To embed stability Haiti must also halt political manipulation of the justice sector, end impunity and assure both accountability and due process of law. Short-term actions include establishing a special criminal court chamber to handle certain serious crimes, as well as non-partisan investigation, prosecution and trial of suspects in the most sensitive political assassinations and killings of the last decade – steps that require strong support from the president and Prime Minister Jacques Edouard Alexis. Parliament’s early passage of the judiciary reform package is also essential. Longer-term improvements require donor-government agreement on benchmarked changes in justice practices, with the extent of future funding linked over time to progress in implementation.

State structures are still extremely weak, especially at the various local levels, the number and complexity of which add to the inefficiency of governance. Decentralisation is important and should be pursued but so should a national consensus on changes, including constitutional amendments if necessary, to rationalise the local governance system and turn it into one that Haiti can afford without massive donor subsidies.

Revenue collection, state reserves and economic growth are rising, and inflation and exchange rates are under control, but the average citizen has not felt an improvement in living conditions. Customs revenue is far less than its potential because of corruption and smuggling. Similarly, the lack of administrative capacity limits the ability of the 140 municipalities to impose and collect local fees and taxes and so to meet local needs, and is even more apparent in the near abandonment of rural communities where some 60 per cent of the population lives.

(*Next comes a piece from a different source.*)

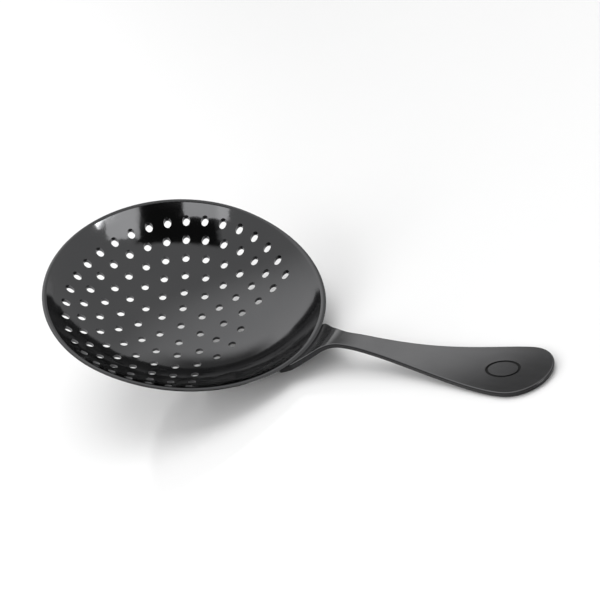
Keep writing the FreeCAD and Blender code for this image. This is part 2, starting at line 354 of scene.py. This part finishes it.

Ministries and public institutions must accelerate public spending and investment and speed up massive infrastructure renovation. Numerous job creation and investment projects have been planned but not implemented; the most successful ones, with potential to spark cultural change and new local governance practices, have been single-shot efforts, yet to be extended for national impact. President Préval recently spoke of rooting out corruption at all levels of government as a priority but, as with so much else that is needed to ensure the country does not slide back into all too familiar chaos when international attention inevitably wanes, little has yet been done.